昆虫による食品廃棄物リサイクル

幼少期は、カブトムシをはじめとする昆虫の飼育が大好きでした。

成虫を捕まえて、卵を産むまで餌をやり続け、さらに卵から幼虫を孵化させるまでが一つのサイクルとなりますが、実際に幼虫の孵化まで成功したのはカブトムシだけでした。

カマキリやコガネムシ等いろいろな昆虫を捕まえて、産卵までは成功したものの、卵を無事孵化させる最適な環境条件の知識が乏しかったため、孵化の瞬間を観察することはできませんでしたが、飼育ケースという人間が用意した環境下で起きる生命サイクルの循環を観察することが至福でした。

そんな元虫好き少年の心を思い出させるニュースに接しましたので、ご紹介したいと思います。

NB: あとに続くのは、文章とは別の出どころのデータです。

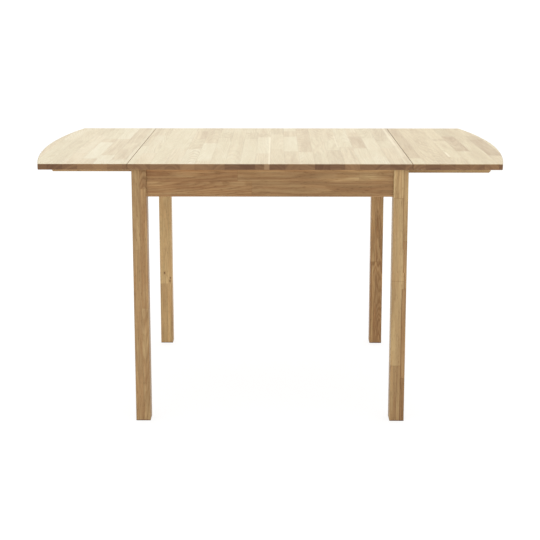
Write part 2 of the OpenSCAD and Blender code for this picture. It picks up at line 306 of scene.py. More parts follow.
@dataclass
class OakBoard:
    """Oiled oak of glued staves that run along one axis of a board.

    The board is cut into rows across the grain and each row into staves. Every stave is a
    piece of its own log: its growth rings are circles round a distant pith that leans a
    little, so the same formula draws arches on a face and arcs on an end. The places of a
    point across, along and into the board are a, g and t, and i and j number its row and
    its stave.
    """

    name: str                       # of the material
    node: str                       # whose box holds the board
    grain: int                      # axis along the grain
    across: int                     # axis across the rows
    start: float = 0.0              # where row 0 begins
    width: float = 0.0              # of a row, or 0 for the usual one
    length: float = 0.0             # of a stave, or 0 for the usual one
    bends: tuple = ()               # stretches where the glue lines step aside: low, high, step
    seed: float = 0.0               # of the random numbers
    end_seed: float | None = None   # of those of the end grain, if it has its own
    tone: float = 0.0               # added to every stave
    spread: float = 1.0             # of the tones of the staves
    end_spread: float = 1.0         # of the tones of their ends
    tint: tuple = (1.0, 1.0, 1.0)   # factors of the colour along the grain
    figure: float = 0.5             # strength of the rings
    wild: float = 1.0               # wobble of the rings
    top: bool = False               # whether its upper face gets the paler lit colours, painted light from above
    joint: float = 0.25             # darkness of the butt joints
    line: tuple = (0.0007, 0.30)    # reach and darkness of the glue lines
    staves: tuple = ()              # those listed
    end_tones: tuple = ()           # those listed: row and tone
    marks: object = None            # function that adds the marks of this board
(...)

2021年12月20日付 日本食糧新聞 「産業廃棄物処分業のハーツ、「ミズアブ」で次世代タンパク質製造

産業廃棄物処分業のハーツ(名古屋市中区)は、弁当や野菜くずなどの食品廃棄物で、アメリカミズアブ(ミズアブ)の幼虫を飼育する食品リサイクル事業に着手した。タンパク質が豊富な幼虫は米国でペットフードに使われており、多くの可能性を秘めている。また、「大食漢」で体重の2倍の量を20日食べ続けて成長するため、資源循環の面でも魅力的だ。同社は今後、養殖設備を整えると同時に配合飼料メーカーらと実用化に向けたテストを重ねていく。

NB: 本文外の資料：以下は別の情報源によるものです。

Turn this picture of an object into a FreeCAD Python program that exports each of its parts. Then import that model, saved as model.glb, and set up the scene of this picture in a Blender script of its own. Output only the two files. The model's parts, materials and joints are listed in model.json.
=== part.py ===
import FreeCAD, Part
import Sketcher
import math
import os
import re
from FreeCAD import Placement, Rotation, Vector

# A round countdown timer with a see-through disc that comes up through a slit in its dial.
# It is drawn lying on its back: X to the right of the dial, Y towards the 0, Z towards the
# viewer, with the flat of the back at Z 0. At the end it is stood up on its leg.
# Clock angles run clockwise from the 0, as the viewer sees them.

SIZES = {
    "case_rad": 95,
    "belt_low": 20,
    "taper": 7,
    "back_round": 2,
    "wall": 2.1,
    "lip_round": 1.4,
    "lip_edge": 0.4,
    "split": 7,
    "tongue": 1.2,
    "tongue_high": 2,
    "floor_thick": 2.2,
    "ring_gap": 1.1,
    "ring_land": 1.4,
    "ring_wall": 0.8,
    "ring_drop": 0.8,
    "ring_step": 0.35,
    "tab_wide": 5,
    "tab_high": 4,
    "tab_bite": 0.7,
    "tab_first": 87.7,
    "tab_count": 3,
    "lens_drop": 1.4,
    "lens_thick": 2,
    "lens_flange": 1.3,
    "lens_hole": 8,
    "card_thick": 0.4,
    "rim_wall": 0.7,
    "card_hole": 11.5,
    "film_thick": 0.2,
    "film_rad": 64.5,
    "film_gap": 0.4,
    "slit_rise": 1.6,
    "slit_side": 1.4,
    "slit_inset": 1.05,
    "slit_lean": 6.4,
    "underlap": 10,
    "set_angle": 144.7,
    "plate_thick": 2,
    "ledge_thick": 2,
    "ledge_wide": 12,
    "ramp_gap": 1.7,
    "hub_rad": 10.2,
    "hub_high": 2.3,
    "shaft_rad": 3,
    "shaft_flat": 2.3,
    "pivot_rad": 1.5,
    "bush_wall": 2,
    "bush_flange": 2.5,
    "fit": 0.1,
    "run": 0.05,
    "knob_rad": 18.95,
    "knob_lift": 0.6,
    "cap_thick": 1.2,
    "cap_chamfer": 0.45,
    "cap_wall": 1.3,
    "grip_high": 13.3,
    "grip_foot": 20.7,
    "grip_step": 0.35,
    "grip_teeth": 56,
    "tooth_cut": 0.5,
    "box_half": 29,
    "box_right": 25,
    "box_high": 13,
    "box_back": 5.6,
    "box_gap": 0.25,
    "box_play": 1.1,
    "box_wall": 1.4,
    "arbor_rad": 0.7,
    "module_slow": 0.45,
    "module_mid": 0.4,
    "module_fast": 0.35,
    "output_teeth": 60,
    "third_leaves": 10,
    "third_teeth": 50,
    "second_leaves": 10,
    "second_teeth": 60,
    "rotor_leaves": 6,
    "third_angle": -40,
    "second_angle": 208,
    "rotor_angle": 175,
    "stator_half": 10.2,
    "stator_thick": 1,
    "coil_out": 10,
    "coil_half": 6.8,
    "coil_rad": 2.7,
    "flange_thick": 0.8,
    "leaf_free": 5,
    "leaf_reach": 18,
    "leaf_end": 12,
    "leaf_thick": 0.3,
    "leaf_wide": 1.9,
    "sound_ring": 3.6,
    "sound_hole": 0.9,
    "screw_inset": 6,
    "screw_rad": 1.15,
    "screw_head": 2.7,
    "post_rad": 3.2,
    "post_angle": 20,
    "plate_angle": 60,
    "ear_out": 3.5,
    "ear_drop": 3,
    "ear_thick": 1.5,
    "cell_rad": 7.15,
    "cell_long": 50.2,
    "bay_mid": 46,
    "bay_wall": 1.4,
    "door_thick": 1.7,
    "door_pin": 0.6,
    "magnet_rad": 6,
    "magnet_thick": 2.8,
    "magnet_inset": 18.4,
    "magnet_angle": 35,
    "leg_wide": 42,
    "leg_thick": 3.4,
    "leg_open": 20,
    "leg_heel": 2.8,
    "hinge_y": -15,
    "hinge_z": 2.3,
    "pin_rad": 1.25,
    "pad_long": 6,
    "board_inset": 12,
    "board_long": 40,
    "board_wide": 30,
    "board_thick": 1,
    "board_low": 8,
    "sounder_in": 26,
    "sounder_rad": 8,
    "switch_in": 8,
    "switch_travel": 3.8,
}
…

体重の2倍の量の食品廃棄物を20日食べ続けて成長する上に、大部分をタンパク質として再利用できるのであれば、非常に効率の良いリサイクルとなります。

アメリカでは、ミズアブの幼虫を「フェニックスワーム」とも呼ぶそうですが、もちろん不死ではなく、「多数が孵化して、そのまま多数が成虫となる」繁殖力の高さをとらえて「フェニックス」と表現したのでしょうか?

日本食糧新聞のサイトには、「乾燥させたミズアブの幼虫」の画像が掲載されていますので、興味のある方は是非閲覧してみてください。ただし、誰もがカワイイと思う画像ではないことは十分ご承知おきください(笑)。

アメリカと名が付くくらいですので、元々の生息地はアメリカ大陸とのことですから、「外来種になるのかな?」と若干不安に思いましたが、日本には1950年頃に流入し、本州その他の広い地域で生息しているそうです。

外来種と言えば外来種ですが、既に日本中の大部分に生息域が広がっていますので、それほど神経質に扱う必要はなさそうです。

なにしろ、昔の汲み取り式の便所でよく発生した「便所バチ」が、このアメリカミズアブだったそうですので、日本人との付き合いも70年くらいの歴史があるということになります。

「コンポストボックス配布の代わりに、ミズアブの幼虫を配布した方がリサイクル効率が高いのでは?」と一瞬考えてしまいましたが、この場合、成虫になるまで育ててしまうと、ミズアブが大発生してしまうことになりますので、幼虫の状態で引き受けてくれる事業者が出てこない限り、「一般ピープルが手軽に幼虫で食品リサイクル!」というわけにはいかなさそうです(残念)。

さて、アブの幼虫を好んで食すペットとはどのような動物になるのでしょうか?

同じような昆虫の幼虫であるミルワームを好む動物としては、鳥やハムスター、大型熱帯魚等がいますので、これらの動物がメインターゲットになるのだろうと思います。

あるいは、単純にタンパク質として加工をするだけであれば、人間以外のもっと多様な動物の飼料とできそうです。
記事を読む限りは、こちらの方が主要な利用用途なのだろうと思います。

ちなみに、昆虫に食べさせることを目的として廃棄物処分業の許可を取得することは、現行の法制度下では困難です。

一日当たりの処理能力の算定はどうやって行うべきか、
また幼虫を処理施設と考えて良いか、
という実務的な大問題があるからです。

とはいえ、考案者のハーツ社さんの心意気は、そんなスケールの小さい話ではなく、地球規模の社会問題を解決するために実証実験をされているものと推察しますので、このまま実現化に向けてまい進していただきたいと思います。

崇高な目的のために自腹で研究を進める人・会社を心より尊敬します。